Well no. When we say a stable coin fails, we mean "nobody wants to buy them". The article is talking about the reasons why the users start runs on stable coins. People don't just wake up one morning and (try to) sell all their coins on masse. It takes a trigger for them to do that. The article was talking about the most common triggers.
 

coinbase, one of the world's largest crypto exchanges, getting heavy into gambling by calling it a predicition market. gambling/prediction market companies, like draft kings and fan duel, following suit by starting to offer crypto exchange services.

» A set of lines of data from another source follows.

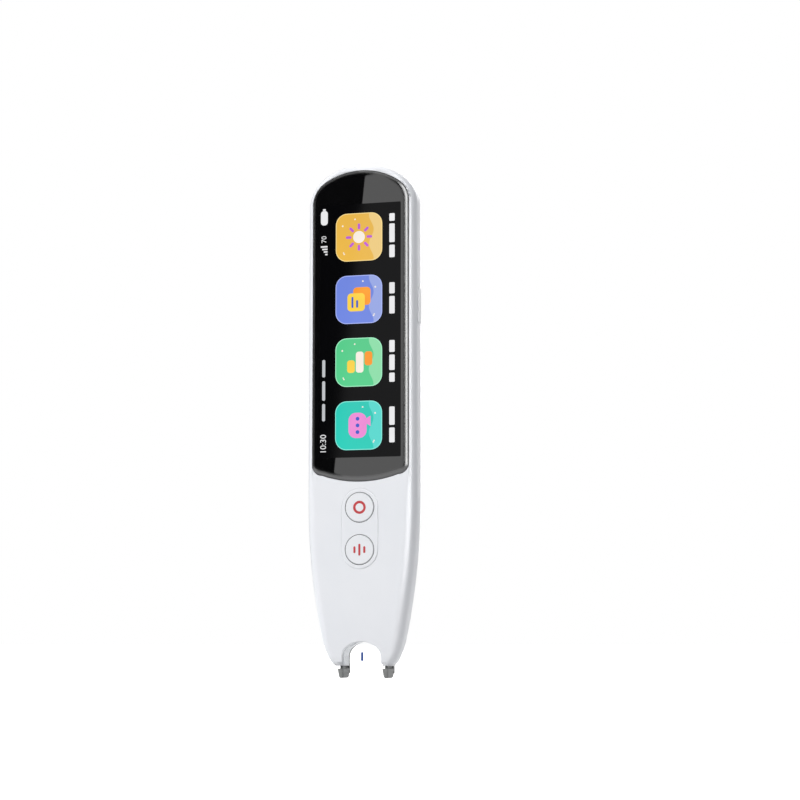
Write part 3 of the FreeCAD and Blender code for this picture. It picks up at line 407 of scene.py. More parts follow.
white_plastic = moulded_plastic("white_plastic", (0.83, 0.84, 0.865), (0.80, 0.815, 0.845), 0.34,
                                0.12 * MM, 0.28 * MM)
key_plastic = moulded_plastic("key_plastic", (0.84, 0.85, 0.87), (0.81, 0.825, 0.85), 0.28,
                              0.10 * MM, 0.2 * MM)
grey_plastic = moulded_plastic("grey_plastic", (0.235, 0.24, 0.235), (0.19, 0.195, 0.19), 0.48,
                               0.09 * MM, 0.15 * MM)
dark_plastic = moulded_plastic("dark_plastic", (0.03, 0.03, 0.032), (0.022, 0.022, 0.024), 0.5,
                               0.09 * MM, 0.1 * MM)
paint(("front_shell", "rear_shell", "key_surround"), white_plastic)
paint(("ring_key", "talk_key", "power_key"), key_plastic)
paint(("trigger_frame",), grey_plastic)
print("moulded pieces painted")

# %% [markdown]
# The black glass
#
# The cover glass is clear, but black ink is printed on its back, so from outside it reads as a deep
# black gloss. One opaque black shader with a strong, sharp reflection shows that without the cost of
# refraction. A trace of broad, soft waviness in the roughness stands for fingerprints that were wiped
# off.

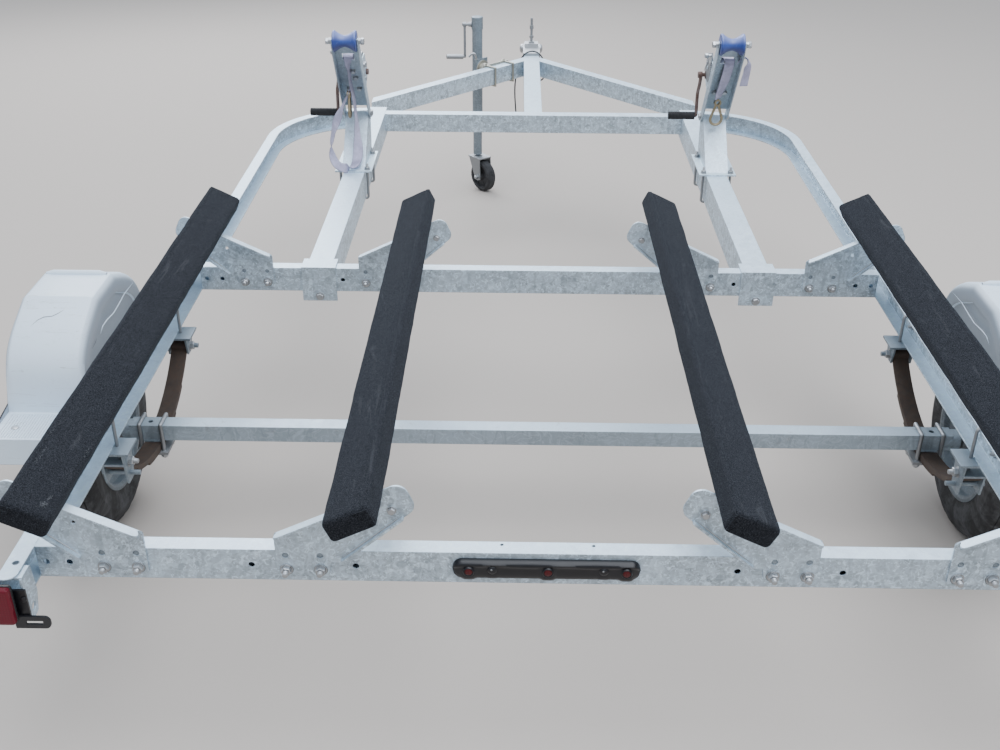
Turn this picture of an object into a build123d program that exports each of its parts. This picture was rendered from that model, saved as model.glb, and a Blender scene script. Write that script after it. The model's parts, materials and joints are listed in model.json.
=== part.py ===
from build123d import *
import math
import os

os.makedirs("parts", exist_ok=True)

# Everything is drawn in the frame's own axes in millimetres: X to the right as
# seen from behind, Y forward to the coupler from the rear face of the rear
# crossmember, Z up from the top face of the rails. place() then tips it nose
# up onto its wheels and its jack, and moves it to the middle of its footprint.

TILT = 3.7                    # nose up, standing on the jack

# ---- frame
RAIL_OUT = 1078.0             # outer face of a side rail
RAIL_W = 38.0                 # flange width
RAIL_H = 76.0
RAIL_T = 3.5
RAIL_REAR = -105.0
BEND_R = 400.0                # outer radius of the rail's front bend
BEND_Y = 2679.0
CROSS_W = 38.0
CROSS_T = 3.0
CROSS_END = RAIL_OUT - RAIL_W
MID_Y = 1380.0
LONG_X = 674.0                # centre of a longitudinal tube
LONG_W = 76.0
LONG_H = 101.6
LONG_FRONT = 3088.0
FRONT_Y = 2986.0
FRONT_W = 50.8
TONGUE_W = 76.2
TONGUE_END = 4100.0
BRACE_W = 50.8
BRACE_A = (-700.0, 3207.0)    # centre line of the left brace
BRACE_B = (-45.0, 3927.0)

# ---- axle, springs, wheels
AXLE_Y = 772.0
AXLE_Z = -203.0
AXLE_SQ = 45.0
SPRING_X = 1040.0
SPRING_W = 44.5
SPRING_EYE = (1088.0, -116.0)
SPRING_END = (468.0, -122.0)
LEAF_T = 7.0
PAD_T = 5.0                   # spring seat under the axle
WHEEL_X = 1191.0
TYRE_R = 266.0
TYRE_W = 122.0
RIM_R = 165.0

# ---- bunks
BUNK_W, BUNK_T = 101.0, 50.0
BUNK_Y0, BUNK_Y1 = -126.0, 1550.0
SLOPE = 25.64                 # of a bracket's top flange, degrees
BRK_Z0 = 47.0                 # height of the flange's low end
BUNK_S = 140.0                # from the bracket's near edge to the bunk's low edge
NEAR_OUT, NEAR_IN = 812.0, 549.0

# ---- bow stands
STAND_X = 677.0
LEG_W, ARM_W = 84.0, 96.0
FOOT = (2268.0, 6.0)
KNEE = (2446.0, 172.0)
ROLL = (2230.0, 487.0)
ROLL_R, ROLL_L = 38.0, 84.0
PLATE_W = 136.0               # base plate on the longitudinal
U_HALF = 50.0                 # from the stand's middle to a leg of its U-bolts
STAND_U = (-2.0, 182.0)       # U-bolts along the base plate, from the foot
DRUM = (2405.7, 362.1)
PINION = (2453.7, 322.1)

# ---- jack
JACK_X, JACK_Y = -270.1, 3917.0
JACK_R, JACK_RI, JACK_IN = 25.4, 22.6, 22.2
CASTER_R, CASTER_TRAIL, CASTER_TURN = 80.0, 45.0, 40.0


def box(x0, x1, y0, y1, z0, z1):
    return Pos((x0 + x1) / 2, (y0 + y1) / 2, (z0 + z1) / 2) * Box(
        abs(x1 - x0), abs(y1 - y0), abs(z1 - z0)
    )


def cyl(a, b, r):
    """A round bar between two points."""
    a, b = Vector(*a), Vector(*b)
    return Plane(origin=a, z_dir=b - a) * Pos(0, 0, (b - a).length / 2) * Cylinder(
        r, (b - a).length
    )


def prism_yz(points, x0, x1):
    """A side-view outline (Y, Z) pushed from x0 to x1."""
    face = make_face(Polyline(*[(x0, y, z) for y, z in points], close=True))
    return extrude(face, amount=x1 - x0, dir=(1, 0, 0))


def prism_xz(points, y0, y1):
    face = make_face(Polyline(*[(x, y0, z) for x, z in points], close=True))
    return extrude(face, amount=y1 - y0, dir=(0, 1, 0))


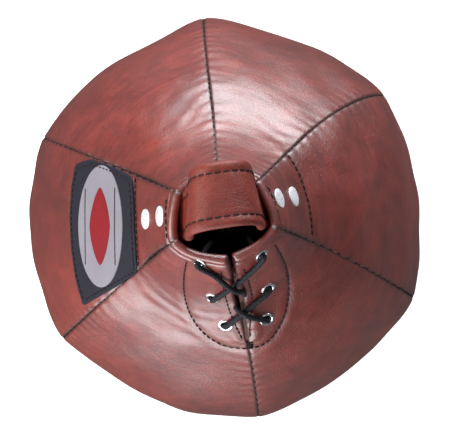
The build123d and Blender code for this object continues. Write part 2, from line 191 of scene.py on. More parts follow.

this is obviously getting completely out of control. basically gambling apps like kalshi or polymarket claim that prediction markets aren't gambling, bets are trades, so it's a legal loophole they exploit. now the gambling apps want in, and finance apps want in, and so of course crypto wants all in on it.
 
it's like right at the top of the page
That's just fractional reserve banking (if true). I'm talking more that all these "stable" coins act more like the South Sea Company or Ponzi's stamp scheme, ie that new entrans' money is used to prop up early entrants' equity value and there is nothing underlying the wholebusiness.
 
That's just fractional reserve banking (if true). I'm talking more that all these "stable" coins act more like the South Sea Company or Ponzi's stamp scheme, ie that new entrans' money is used to prop up early entrants' equity value and there is nothing underlying the wholebusiness.

the whole concept is they have a 1 for 1 backing so it’s guaranteed to be pegged to the currency it represents. it’s just plain lying about how much money they have.

i agree that other crypto is basically a ponzi scheme. i use the term interchangeably but not looking forward to the semantic debate that starts.
 
i agree that other crypto is basically a ponzi scheme. i use the term interchangeably but not looking forward to the semantic debate that starts.
No matter how many posts about failed crypto enterprises or shonky crypto-based schemes you post, you will never prove that cryptos themselves are anything other than digital assets. Only your choir believes otherwise.